▸ Modeling code records:

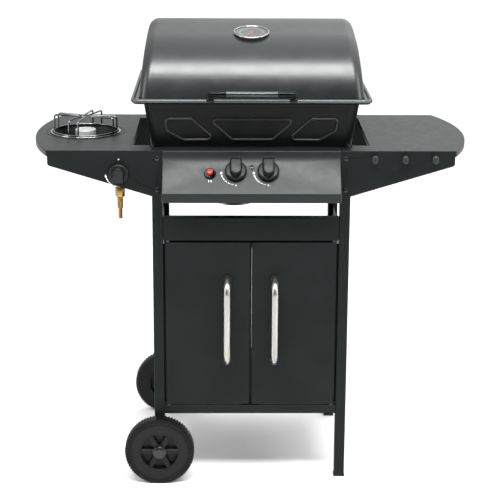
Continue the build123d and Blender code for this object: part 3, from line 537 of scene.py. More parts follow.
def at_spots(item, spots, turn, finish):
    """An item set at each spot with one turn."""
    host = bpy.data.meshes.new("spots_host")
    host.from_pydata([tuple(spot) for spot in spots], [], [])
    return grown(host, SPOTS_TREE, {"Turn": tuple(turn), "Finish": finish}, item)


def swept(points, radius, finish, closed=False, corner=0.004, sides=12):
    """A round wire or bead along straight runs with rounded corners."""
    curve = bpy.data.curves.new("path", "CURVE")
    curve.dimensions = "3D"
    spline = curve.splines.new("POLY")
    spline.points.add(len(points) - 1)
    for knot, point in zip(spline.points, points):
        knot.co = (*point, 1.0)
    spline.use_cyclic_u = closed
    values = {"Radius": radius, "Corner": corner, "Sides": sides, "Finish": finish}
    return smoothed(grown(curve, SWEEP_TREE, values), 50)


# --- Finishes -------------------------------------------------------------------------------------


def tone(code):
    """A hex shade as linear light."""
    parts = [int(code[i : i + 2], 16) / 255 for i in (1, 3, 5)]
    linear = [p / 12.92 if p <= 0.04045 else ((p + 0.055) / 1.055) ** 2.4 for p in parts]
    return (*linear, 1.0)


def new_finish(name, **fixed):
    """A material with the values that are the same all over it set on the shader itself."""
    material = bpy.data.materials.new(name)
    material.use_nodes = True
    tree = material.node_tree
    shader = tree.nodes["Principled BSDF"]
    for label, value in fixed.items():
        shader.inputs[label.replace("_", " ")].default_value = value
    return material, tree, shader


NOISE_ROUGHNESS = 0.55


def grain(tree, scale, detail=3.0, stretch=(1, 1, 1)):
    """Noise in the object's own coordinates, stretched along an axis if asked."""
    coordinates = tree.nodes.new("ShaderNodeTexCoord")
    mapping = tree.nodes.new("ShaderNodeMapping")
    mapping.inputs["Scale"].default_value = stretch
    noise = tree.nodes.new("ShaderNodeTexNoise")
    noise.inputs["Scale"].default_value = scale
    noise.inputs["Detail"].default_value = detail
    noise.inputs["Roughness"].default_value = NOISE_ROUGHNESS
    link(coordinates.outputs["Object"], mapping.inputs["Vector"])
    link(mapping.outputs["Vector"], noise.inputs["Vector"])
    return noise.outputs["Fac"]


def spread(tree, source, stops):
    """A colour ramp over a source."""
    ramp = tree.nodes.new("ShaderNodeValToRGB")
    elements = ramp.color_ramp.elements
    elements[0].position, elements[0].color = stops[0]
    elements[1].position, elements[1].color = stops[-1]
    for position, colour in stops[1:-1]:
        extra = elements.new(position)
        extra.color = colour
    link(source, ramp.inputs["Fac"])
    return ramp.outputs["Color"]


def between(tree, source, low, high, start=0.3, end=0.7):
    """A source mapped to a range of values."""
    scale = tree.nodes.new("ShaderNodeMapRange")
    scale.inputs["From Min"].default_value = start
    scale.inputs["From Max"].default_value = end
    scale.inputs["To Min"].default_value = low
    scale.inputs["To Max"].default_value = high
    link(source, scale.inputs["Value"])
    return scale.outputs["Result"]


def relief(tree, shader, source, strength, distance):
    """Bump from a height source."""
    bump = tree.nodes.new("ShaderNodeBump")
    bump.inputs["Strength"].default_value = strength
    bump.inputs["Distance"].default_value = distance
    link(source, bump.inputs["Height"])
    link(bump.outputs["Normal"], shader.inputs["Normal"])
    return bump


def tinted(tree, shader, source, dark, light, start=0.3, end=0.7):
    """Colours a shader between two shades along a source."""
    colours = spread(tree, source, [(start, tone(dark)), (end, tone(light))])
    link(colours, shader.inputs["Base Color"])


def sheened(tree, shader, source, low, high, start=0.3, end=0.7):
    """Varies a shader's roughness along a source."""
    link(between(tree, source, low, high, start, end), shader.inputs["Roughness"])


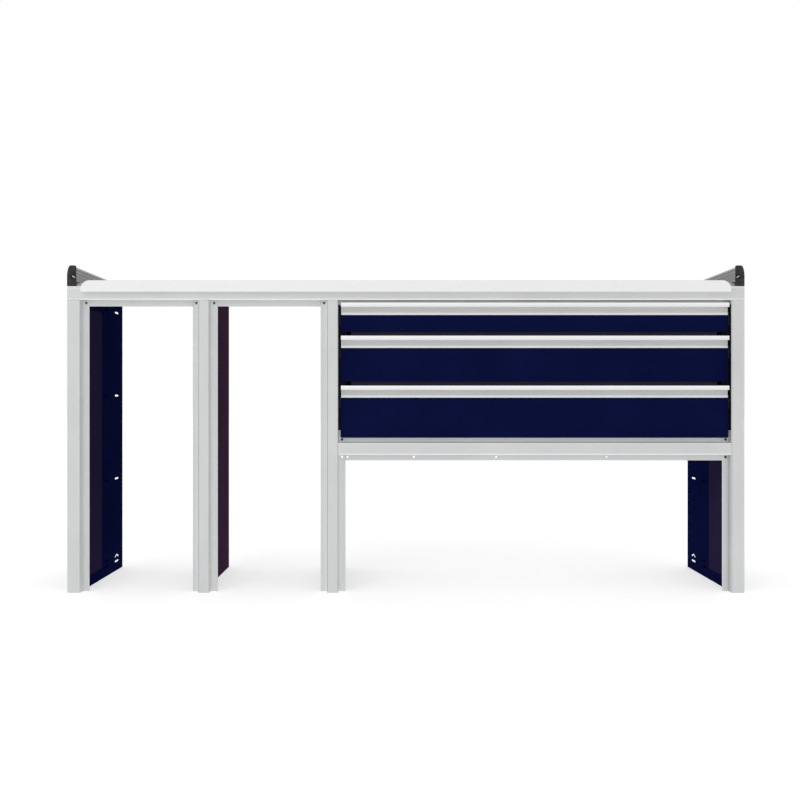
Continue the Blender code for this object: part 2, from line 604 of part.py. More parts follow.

▸ YOUR INSTRUCTIONS:
Repeat only the lines above, from the first line of the entries through the line that contains "return (*linear, 1.0)", including both ends.

▸ TASK OUTPUT:
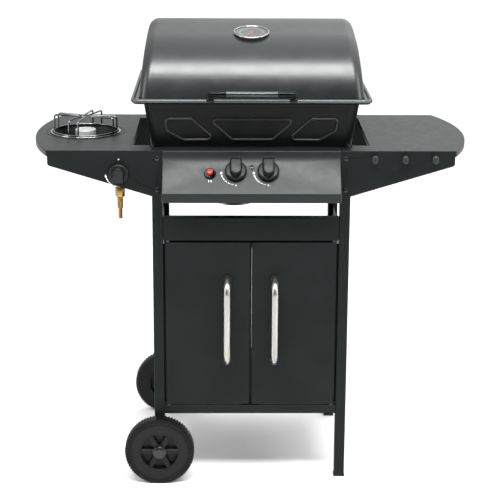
Continue the build123d and Blender code for this object: part 3, from line 537 of scene.py. More parts follow.
def at_spots(item, spots, turn, finish):
    """An item set at each spot with one turn."""
    host = bpy.data.meshes.new("spots_host")
    host.from_pydata([tuple(spot) for spot in spots], [], [])
    return grown(host, SPOTS_TREE, {"Turn": tuple(turn), "Finish": finish}, item)


def swept(points, radius, finish, closed=False, corner=0.004, sides=12):
    """A round wire or bead along straight runs with rounded corners."""
    curve = bpy.data.curves.new("path", "CURVE")
    curve.dimensions = "3D"
    spline = curve.splines.new("POLY")
    spline.points.add(len(points) - 1)
    for knot, point in zip(spline.points, points):
        knot.co = (*point, 1.0)
    spline.use_cyclic_u = closed
    values = {"Radius": radius, "Corner": corner, "Sides": sides, "Finish": finish}
    return smoothed(grown(curve, SWEEP_TREE, values), 50)


# --- Finishes -------------------------------------------------------------------------------------


def tone(code):
    """A hex shade as linear light."""
    parts = [int(code[i : i + 2], 16) / 255 for i in (1, 3, 5)]
    linear = [p / 12.92 if p <= 0.04045 else ((p + 0.055) / 1.055) ** 2.4 for p in parts]
    return (*linear, 1.0)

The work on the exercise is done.